2. Sentridoh Losercore (1993, Losercore/Really insane EP)
En marge du hardcore joué par son groupe Sebadoh, Lou Barlow débranchait les guitares pour s’incarner en prince des perdants, promoteur d’un losercore au panache en berne auquel se rallieront les vaincus, sans espoir de l’emporter un jour. Trop souvent caricaturé en pape du lo-fi, cette esthétique du peu tendant parfois vers le pas assez, Lou Barlow livre ici une chanson formidable et bouleversante, à l’acoustique inquiète, le cœur battue et les nerfs en pelote.
3. Daniel Johnston I lose (2001, Rejected unknown)
Il serait tentant d’accoler au bouleversant Daniel Johnston le titre de “perdant magnifique”, on se contentera de célébrer en lui le songwriter majuscule et régulièrement poignant. Sur ce I lose à la démarche peu assurée, Johnston se confronte une fois de plus à la difficulté de faire accepter sa différence, à s’adapter à un monde qui ne semble lui réserver que coups bas et rebuffades. Entre éloge de la persévérance et désabusement profond, cette ballade d’apparence légère et enfantine abrite un monde en elle.
4. Loney, Dear I lose it all (2006, Sologne)
Je connais mal la discographie d’Emil Svanängen, l’homme qui se cache sous ce drôle de nom de scène. Je connais au moins cette chanson, imposante construction pop qui progresse crescendo vers un final scintillant, où des milliers de larmes semblent couler sur des milliers de fleurs en train d’éclore, laissant l’auditeur quelque part entre euphorie et mélancolie.
5. The Silver Jews Strange victory, strange defeat (2008, Lookout mountain, lookout sea)
Je ne prétendrai pas être fin connaisseur de l’œuvre des Silver Jews, que j’avoue n’avoir croisé qu’épisodiquement depuis leur remarquable Starlite walker de 1994 et qui m’intéressait alors davantage comme side-project de deux membres des adorés Pavement. C’était méconnaître le talent singulier de David Berman, cerveau d’un groupe qui trace depuis plus de 20 ans son sillon au sein de l’indie-rock américain. Il nous livre ici un morceau empli de grands espaces, à l’élégance classique d’une maturité diablement séduisante, folk-pop ligne claire teintée de country, évoluant quelque part entre le Pavement de Range life, les Byrds et les Pernice Brothers.
6. The La’s Failure (1990, The La’s)
Là encore, il serait tentant de résumer la “carrière” du prodigieux groupe de Lee Mavers à ce mot d’échec (“failure”) mais comment parler d’échec à l’écoute de ces chansons nerveuses et sublimes, quintessence pop après laquelle courront des générations de groupes. The La’s est bien une réussite éclatante et si le mutisme artistique subséquent de Mavers peut s’assimiler à un gâchis, ce disque demeure un petit miracle au parfum d’éternité.

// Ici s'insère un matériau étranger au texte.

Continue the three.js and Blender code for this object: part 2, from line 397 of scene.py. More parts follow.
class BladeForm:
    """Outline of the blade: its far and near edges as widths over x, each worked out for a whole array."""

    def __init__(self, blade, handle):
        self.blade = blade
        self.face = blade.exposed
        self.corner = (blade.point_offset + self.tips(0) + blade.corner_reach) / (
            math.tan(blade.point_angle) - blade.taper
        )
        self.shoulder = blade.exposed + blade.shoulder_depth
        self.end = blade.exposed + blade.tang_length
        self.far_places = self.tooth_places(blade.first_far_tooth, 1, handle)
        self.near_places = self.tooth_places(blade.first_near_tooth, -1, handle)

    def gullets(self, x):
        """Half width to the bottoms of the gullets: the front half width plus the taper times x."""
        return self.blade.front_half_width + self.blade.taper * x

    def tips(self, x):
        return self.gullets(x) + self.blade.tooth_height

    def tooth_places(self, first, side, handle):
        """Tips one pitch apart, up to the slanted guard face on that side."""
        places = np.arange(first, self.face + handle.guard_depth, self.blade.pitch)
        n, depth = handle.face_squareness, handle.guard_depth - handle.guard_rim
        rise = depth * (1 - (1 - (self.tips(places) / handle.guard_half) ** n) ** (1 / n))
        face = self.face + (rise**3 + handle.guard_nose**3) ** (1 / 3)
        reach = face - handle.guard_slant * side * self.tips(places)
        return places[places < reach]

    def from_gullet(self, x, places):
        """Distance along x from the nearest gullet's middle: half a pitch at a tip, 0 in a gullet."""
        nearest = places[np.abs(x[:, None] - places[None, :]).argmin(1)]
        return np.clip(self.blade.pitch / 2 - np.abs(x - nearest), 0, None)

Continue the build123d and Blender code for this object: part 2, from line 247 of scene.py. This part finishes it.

7. Travis 3 times and you lose (2007, The boy with no name)
On se gardera bien de comparer Travis aux La’s mais ce groupe parfois moqué a su semer derrière lui au fil des années 2000, et après des débuts poussifs, quelques mélodies agréables, quelques titres joliment crayonnés au romantisme rêveur, tel ce 3 times and you lose qui ouvre leur cinquième album.
8. Amy Winehouse Love is a losing game (2007, Back to black)

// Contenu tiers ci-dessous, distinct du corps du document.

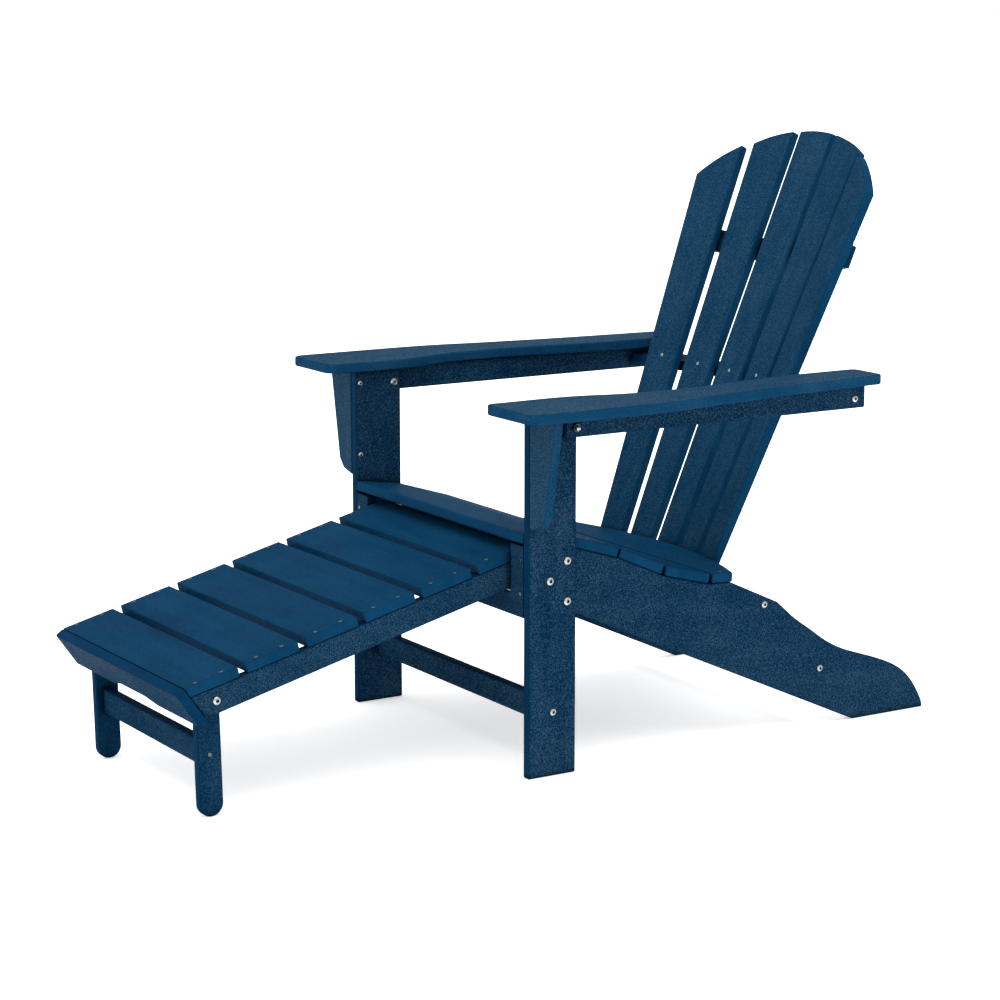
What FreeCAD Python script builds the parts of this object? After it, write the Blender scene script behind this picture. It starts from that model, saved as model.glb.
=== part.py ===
import FreeCAD, Part
import math
import os
import Sketcher

V = FreeCAD.Vector
doc = FreeCAD.newDocument("adirondack_chair")

# ---------------------------------------------------------------- driving dimensions, mm
# X runs across the chair (+X is the sitter's left), Y runs to the rear, Z is up, floor at Z = 0.
DRIVERS = [
    ("board", 16.5),            # thickness of every plank and strip
    ("plank", 89.0),            # width of a full plank
    ("strip", 41.0),            # width of a narrow strip
    ("edge_round", 3.0),        # rounding along every board edge
    ("leg_front", -121.8),      # front faces of the front legs
    ("leg_inside", 269.5),      # half the clear width between the front legs
    ("leg_tall", 588.0),
    ("seat_base", 260.0),       # lower edge of the apron and of the stringer fronts
    ("apron_top", 376.0),
    ("notch_half", 231.0),      # half width of the apron's opening for the footrest
    ("notch_floor", 296.0),
    ("rail_rear", 653.0),       # rear end of an arm rail, behind the leg fronts
    ("rest_half", 228.0),       # half width of the footrest
    ("rest_pitch", 105.2),      # spacing of the footrest slats
    ("rest_slat", 91.6),        # width of a footrest slat
    ("rest_length", 616.0),     # slatted length of the footrest
    ("rest_leg_wide", 40.0),
    ("spacer_thick", 15.2),
    ("bar_radius", 6.0),        # saddle bar the footrest rails slide on
    ("bar_gap", 0.3),           # clearance of the saddle bar in its groove
    ("bolt_radius", 4.0),
    ("screw_radius", 2.2),
    ("hole_gap", 0.1),          # radial clearance of every fastener hole
]
sheet = doc.addObject("Spreadsheet::Sheet", "Dims")
for row, (word, number) in enumerate(DRIVERS, 1):
    sheet.set("A%d" % row, word)
    sheet.set("B%d" % row, str(number))
    sheet.setAlias("B%d" % row, word)
doc.recompute()
D = dict(DRIVERS)
BOARD = D["board"]
STRIP = D["strip"]
PLANK = D["plank"]
INSIDE = D["leg_inside"]
OUTSIDE = INSIDE + BOARD
STRINGER_INSIDE = INSIDE - BOARD
FRONT = V(0, D["leg_front"], 0)

X_AXIS = V(1, 0, 0)
Y_AXIS = V(0, 1, 0)
Z_AXIS = V(0, 0, 1)

# ---------------------------------------------------------------- seat, back and footrest lines
# Front and rear top edges of the five seat slats, as (Y behind the leg fronts, Z).
SEAT_TOPS = [
    ((0.0, 396.5), (88.0, 384.0)),
    ((92.0, 382.0), (183.0, 354.0)),
    ((187.0, 352.5), (272.0, 315.0)),
    ((276.0, 313.0), (364.0, 289.7)),
    ((368.0, 289.5), (409.0, 287.7)),
]
SEAT_BULGE = 464.0 - 409.0      # how far the last slat's rear edge bulges back at the middle

BACK_FOOT = V(0, 463.7, 283.0)  # middle of the back where it meets the seat
BACK_LEAN = math.radians(24.1)
BACK_UP = V(0, math.sin(BACK_LEAN), math.cos(BACK_LEAN))
BACK_REAR = V(0, math.cos(BACK_LEAN), -math.sin(BACK_LEAN))
SLAT_SPACING = (71.74, 0.0429)  # spacing of the back slats at the seat, and its growth upwards
SLAT_HALF = (27.28, 0.0242)     # half width of a back slat at the seat, and its growth upwards
SLAT_FORWARD = (4.40, 0.00557)  # hollow of the back, times the square of the slat's number
SLAT_TURN = 6.41                # degrees each slat is turned inwards, per slat from the middle
SLAT_BOTTOM = -68.0
CROWN_TOP = 770.5               # height of the crown's middle up the back
CROWN_RADIUS = 315.3

REST_SLOPE = math.radians(14.3)
REST_ALONG = V(0, math.cos(REST_SLOPE), math.sin(REST_SLOPE))
REST_UP = V(0, -math.sin(REST_SLOPE), math.cos(REST_SLOPE))
REST_NOSE = V(0, -568.8, 215.1)  # front top edge of the first footrest slat
RAIL_DEPTH = BOARD + STRIP
BAR_CENTRE = V(0, BOARD / 2, 297.5)
PIVOT = V(0, -516.0, 190.0)
REST_FOOT = V(0, -512.0, D["rest_leg_wide"] / 2)
BOARD_TILT = math.radians(35.0)  # the footrest's front board leans back at the bottom
FRONT_BOARD_TALL = 66.0


# ---------------------------------------------------------------- helpers
def value(expression):
    return float(sheet.evalExpression(str(expression)))


def frame_at(origin, along, across):
    """Placement with local x along one direction, local y along another."""
    return FreeCAD.Placement(origin, FreeCAD.Rotation(along, across, along.cross(across), "XYZ"))


def side_frame(inner_face):
    """Local x to the rear, y up, z towards +X, with y = 0 at the floor."""
    return frame_at(FRONT + V(inner_face, 0, 0), Y_AXIS, Z_AXIS)


def front_frame(behind):
    """Local x across, y up, z forwards; the board's front face lies its thickness ahead of behind."""
    return frame_at(FRONT + V(0, behind, 0), X_AXIS, Z_AXIS)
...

Si j’ai pu pester contre l’hystérie louangeuse ayant accompagné la mort tragique de la dame, il ne s’agirait pas pour autant de nier les qualités certaines de ce qui reste un très bon disque. Si Love is a losing game n’est pas mon titre préféré, il n’en demeure pas moins une ballade à chialer dans son verre, où la soie des arrangements soul accompagne à merveille le velours (doux et rugueux) de la voix d’Amy Winehouse.
9. Kings of Convenience Winning a battle, losing the war (2001, Quiet is the new loud)
Ce morceau empli de brouillard et d’une mélancolie crampon ouvrait le premier album de ce remarquable duo norvégien, Simon & Garfunkel du Grand Nord au talent éclatant. Une belle façon de découvrir l’univers du duo, entre harmonies vocales et arpèges de guitare, le tout nimbé d’une pointe de mystère et d’un zeste d’innocence. De la bien belle ouvrage.
10. Orelsan Soirée ratée (2009, Perdu d’avance)
Loin des polémiques stupides qui l’ont à la fois blessé et propulsé sur le devant de la scène, Orelsan mérite qu’on l’écoute vraiment. On entendra alors l’une des voix les plus originales de la musique française actuelle, portraitiste brillant de toute une jeunesse désabusée, sans grand présent et sans grand avenir, entre désœuvrement et grandes espérances vite taclées par la réalité. Plusieurs titres de cet album aurait pu figurer ici, on retiendra cette irrésistible Soirée ratée, drôle et glauque à la fois, pour ce qu’il nous rappelle aussi de ce qu’on a été.